Deportes Fox informó que un matrimonio de hinchas argentinos, de equipos contrarios de fútbol, terminó matándose después de un partido. Salvador y Honduras fueron a una guerra en el siglo pasado por un partido de fútbol. Los hinchas skin heads en España salen a cazar sudacas y africanos después de la contienda. Los holigans de Britania asolan los estadios, cuando ganan y cuando pierden. El día de la toma del Palacio de Justicia en Bogotá, lo único más importante, fue un partido en el Campín.
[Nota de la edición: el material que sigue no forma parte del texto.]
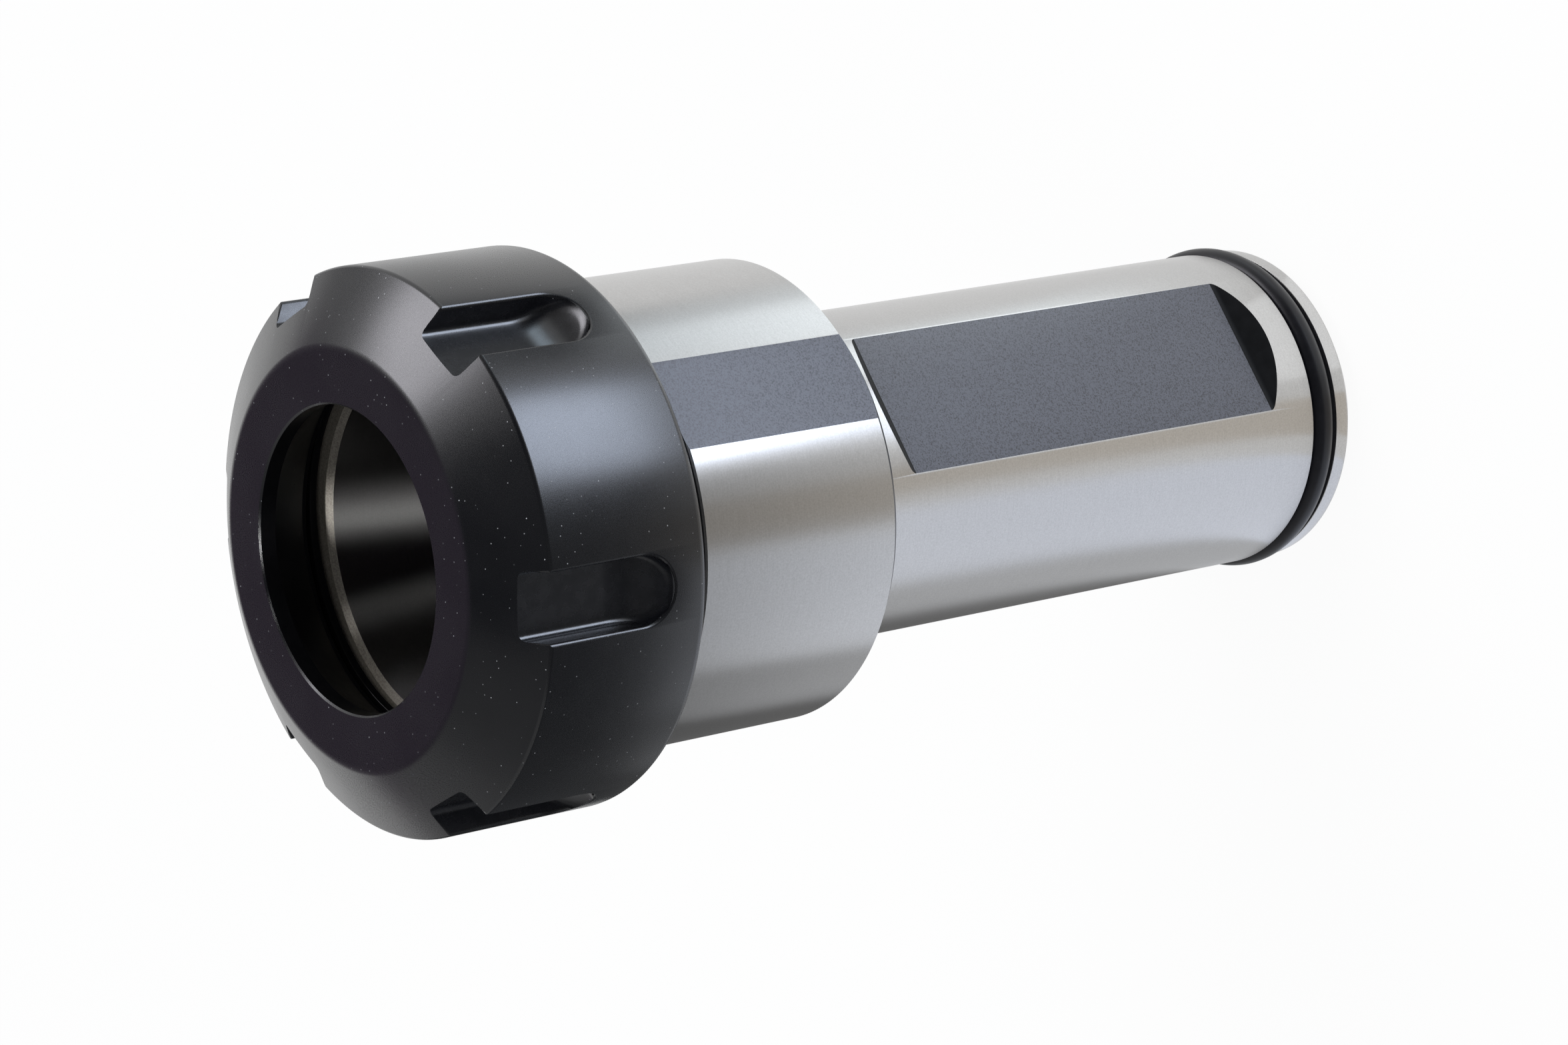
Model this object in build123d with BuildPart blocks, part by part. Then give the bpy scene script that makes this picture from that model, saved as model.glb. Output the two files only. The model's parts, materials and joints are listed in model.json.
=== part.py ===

Mientras magistrados y guerrilleros se quemaban en el Palacio, los hinchas con la mejor energía positiva apoyaban a sus equipos en el Estadio.

  No hay fanatismo bueno, pero hay unos más perversos que otros. Puedo entender el fanatismo por un dios, por una ideología, por una estirpe o una institución. Al cual más aborrecibles, pero al menos lo ejercen a nombre de todos, convencidos de estar salvando a la especie. Pero el fanatismo por el fútbol es un fanatismo portátil, no menos agresivo por no pretender salvar a nadie, un fanatismo de goles, sin más causa que 22 hombres detrás de un balón. Un fanatismo que desprecia el fútbol, que utiliza el fútbol como mampara para el ejercicio simbólico y físico de la violencia.   Un hincha es un obsesivo, una criatura de ideas fijas y por tanto tan atosigante como un paranoico. Un hincha no sabe ni le importa nada más que el próximo partido. La mitad de la semana habla del partido que pasó y la otra mitad del que se va a jugar. Un hincha es el idiota útil de los clubes, el recipiente bruto de la publicidad de los medios, el actor disciplinado de la estupidez colectiva, un abanderado sin causa. Para un hincha la invasión a Irak, el desastre ecológico, la parapólitica, la suerte de Ingrid, el TLC, son cosas de mucho menos importancia que la tabla de clasificación de la copa.   El fútbol, como el críquet, es una inocente contienda deportiva con una tradición respetable, unas reglas y un público. En aquel unos hombres de dos clubes corren noventa minutos, para mover a los apostadores, para ayudar al mercado de la publicidad, para que el periódico llegue más gordo, para vender derechos de televisión, para que no se apague el circo. El moderno coliseo donde se consagran las estrellas del gol, que pueden llegar a cobrar el equivalente al salario de 5000 maestros del tercer mundo. Es un deporte superior a todos en una solo cosa, el gol. El gol es la forma arquetípica del orgasmo de multitudes. Nada como un gol.

Lo único peor que un hincha es un hincha con micrófono. Esos profesionales de ver fútbol que con un micrófono entran en el mismo trance verborreico en que entra un pastor dominicano. Hinchas profesionales de los medios, argentinos, colombianos, gringos, japoneses, árabes, no importa qué etnia, qué continente, convirtieron el fútbol en una religión, en la que ellos son los pontífices.  

Los medios y los clubes son los promotores responsables de un negocio en el que más que fútbol, el negocio son las hinchas.